Our Feathered Friends

Birds of the Upper Missouri

Author: Joe Kerkvliet, UMOWA Board Member,

At dawn on a chilly May morning, visitors began arriving on the deck of a home overlooking the Missouri River near Craig, Montana.  In addition to bagels and coffee, the visitors carried binoculars, spotting scopes, and books such as A Field Guide to Western Birds (Peterson) and The Sibley Guide to Birds (Sibley).  These visitors were preparing to begin their annual Bird Day where they count and identify all the birds seen from this same riverside deck from dawn to dark on this same date each year.  And they have been doing it for 30 years!

Over time, these avid birdwatchers have seen over 100 species of birds on the Upper Missouri, including the common cliff and barn swallows, golden and bald eagles, and osprey, but also the rarely-seen wood duck and whooping crane.  One year the birdwatches use their powerful spotting scopes to observe a big horn sheep give birth on a cliff a half mile away.
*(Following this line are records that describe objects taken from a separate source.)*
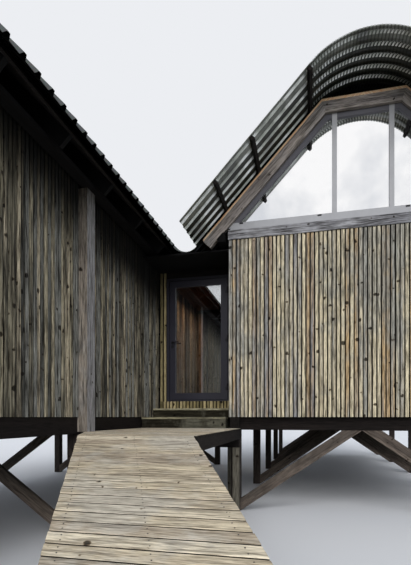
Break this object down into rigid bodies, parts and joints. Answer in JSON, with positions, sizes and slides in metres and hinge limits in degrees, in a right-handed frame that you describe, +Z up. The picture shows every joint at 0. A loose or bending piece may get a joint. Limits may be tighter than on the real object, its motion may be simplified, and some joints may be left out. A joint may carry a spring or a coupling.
{
  "type": "stilt house",
  "caption": "Timber house of two stilted volumes under one wave of ribbed metal roof, joined by a recessed glazed link with a door and reached by a sloping boardwalk.",
  "frame": {"origin": "on the ground, under the middle of the whole house with its boardwalk", "axes": "+Z up, +Y along the volumes into the depth, away from the boardwalk's foot, +X to the right when facing the door"},
  "size_m": [10.0018, 19.207, 6.129],
  "materials": {
    "cladding": "weathered upright battens, silver grey to straw",
    "grey_timber": "weathered grey timber",
    "brown_timber": "rough sawn, brown grey",
    "dark_timber": "dark stained, rough sawn",
    "boards": "bleached walking boards",
    "plywood": "natural pine boards",
    "roof_sheet": "dull galvanised ribbed sheet",
    "soffit": "black board",
    "door_metal": "satin anthracite coating",
    "door_iron": "satin black",
    "glass": "clear reflecting glass"
  },
  "bodies": {
    "house": {"stilts": "brown_timber", "stilt_braces": "brown_timber", "edge_beams": "dark_timber", "floor_beams": "dark_timber", "floor_joists": "dark_timber", "floors": "plywood", "gable_walls": "cladding", "outer_walls": "cladding", "right_inner_wall_front": "cladding", "right_inner_wall_back": "cladding", "left_inner_wall_front": "cladding", "left_inner_wall_back": "cladding", "doorway_infills": "cladding", "gable_fascias": "grey_timber", "window_frames": "grey_timber", "window_glass": "glass", "rafters": "brown_timber", "collars": "brown_timber", "eaves_beams": "dark_timber", "slope_linings": "plywood", "top_linings": "plywood", "purlins": "dark_timber", "roof_slopes": "roof_sheet", "ridge_sheets": "roof_sheet", "valley_sheet": "roof_sheet", "link_jambs": "cladding", "link_lintels": "dark_timber", "link_ceiling": "soffit", "door_frame": "door_metal", "frame_hinges": "door_iron", "link_back_frame": "door_metal", "link_back_glass": "glass", "corner_post": "grey_timber", "landing_deck": "boards", "landing_joists": "dark_timber", "landing_bearers": "dark_timber", "deck_posts": "brown_timber", "ramp_deck": "boards", "ramp_bearers": "dark_timber", "lower_step": "boards", "upper_step": "boards"},
    "door": {"door_leaf": "door_metal", "door_glass": "glass", "door_handle": "door_iron", "door_hinges": "door_iron"}
  },
  "joints": [
    {"name": "door_swing", "type": "hinge", "parent": "house", "child": "door", "pos_m": [0.516, -1.39054, 2.7], "axis": [0, 0, 1], "range_deg": [0, 90]}
  ]
}
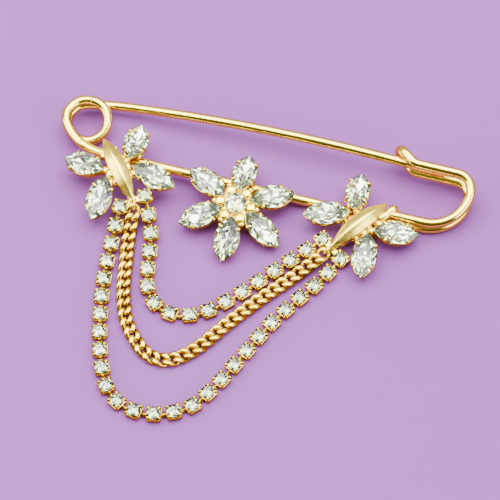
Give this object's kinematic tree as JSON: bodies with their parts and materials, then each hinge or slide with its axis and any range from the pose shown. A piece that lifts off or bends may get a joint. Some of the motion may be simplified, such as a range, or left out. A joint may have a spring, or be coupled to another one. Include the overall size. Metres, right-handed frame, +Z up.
{
  "type": "safety pin brooch",
  "caption": "Sprung safety pin brooch with stone-set butterflies and a flower on its bar, and chains hung between the butterflies.",
  "frame": {"origin": "on the surface that the brooch lies on, under the middle of its bounding box", "axes": "+X along the pin's bar from the spring coil to the U bend, +Y from the hung chains towards the pin's arm, +Z up from the surface through the face of the jewel"},
  "size_m": [0.0713, 0.0578, 0.0065],
  "materials": {
    "gold": "polished",
    "crystal": "polished"
  },
  "bodies": {
    "brooch": {"frame_wire": "gold", "left_butterfly": "gold", "flower": "gold", "right_butterfly": "gold", "left_wing_stone_1": "crystal", "left_wing_stone_2": "crystal", "left_wing_stone_3": "crystal", "left_wing_stone_4": "crystal", "left_tail_stone_1": "crystal", "left_tail_stone_2": "crystal", "right_wing_stone_1": "crystal", "right_wing_stone_2": "crystal", "right_wing_stone_3": "crystal", "right_wing_stone_4": "crystal", "right_tail_stone_1": "crystal", "right_tail_stone_2": "crystal", "petal_stone_1": "crystal", "petal_stone_2": "crystal", "petal_stone_3": "crystal", "petal_stone_4": "crystal", "petal_stone_5": "crystal", "petal_stone_6": "crystal", "centre_stone": "crystal", "outer_strand_cups": "gold", "outer_strand_stones": "crystal", "inner_strand_cups": "gold", "inner_strand_stones": "crystal", "curb_chain": "gold"},
    "arm": {"pin_arm": "gold"}
  },
  "joints": [
    {"name": "pin_spring", "type": "hinge", "parent": "brooch", "child": "arm", "pos_m": [-0.03151, 0.02212, 0.0033], "axis": [0.0312, -0.1045, 0.994], "range_deg": [-2.8, 0], "stiffness_Nm_per_rad": 0.05, "springref_deg": 20.05}
  ]
}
Birds are integral to the Upper Missouri River experience.  Most anglers and recreational floaters have watched in awe as eagles soar overhead and osprey dive for fish to feed their hungry chicks in the many ragged, riverside nests of sticks and orange bailing twine seen on the Upper Missouri.  In the fall, hundreds of waterfowl enliven the river, including goldeneye, mallards, and Canadian geese.

Economic Importance of Birds

In our appreciation of birds, their beauty, their courage, and intelligence, modern birders are part of a long tradition.  Native Americans, including the Assiniboine, Arikara, Blackfoot, Crow, Hidatsa, and Mandan tribes have shared the Upper Missouri with birds for over ten thousand years.  Birds are key players in nearly all of the creation stories of Upper Missouri tribes. The mallard, American coot, the grebe, grouse, goose and teal are all credited by one or more tribes with helping to create this earth by diving to the bottom of a flooded world to retrieve mud to build a world for humans.

Our Bird Day visitors are more avid than most, but they are not alone.  There are some 290,000 birdwatchers in Montana, including 117,000 out-of-state visitors who come to Montana with bird watching intentions.  Nationally birdwatchers spend over $40 billion on their hobby including on specialized equipment, bird feeders and food, and travel to see more birds.  If they are like birders nationwide, Montana bird watchers spend about $260 million annually on their passions for birds and add over $680 million and 4000 full and part-time jobs to Montana’s economy.

The economic importance of birds is not new.  Long before Europeans arrived, the Arikara, Assiniboine, Blackfoot, Crow, and Mandan tribes engaged in extensive trade in the feathers and skins of geese, crane, swan, golden and bald eagles, and others. The Blackfoot were especially dominate in the trading of Golden Eagle feathers.  Some Blackfoot tribal members were eagle trappers by occupation.  They owned, protected, and defended valuable trapping sites.  Birds also provided important sources of food for Native Americans.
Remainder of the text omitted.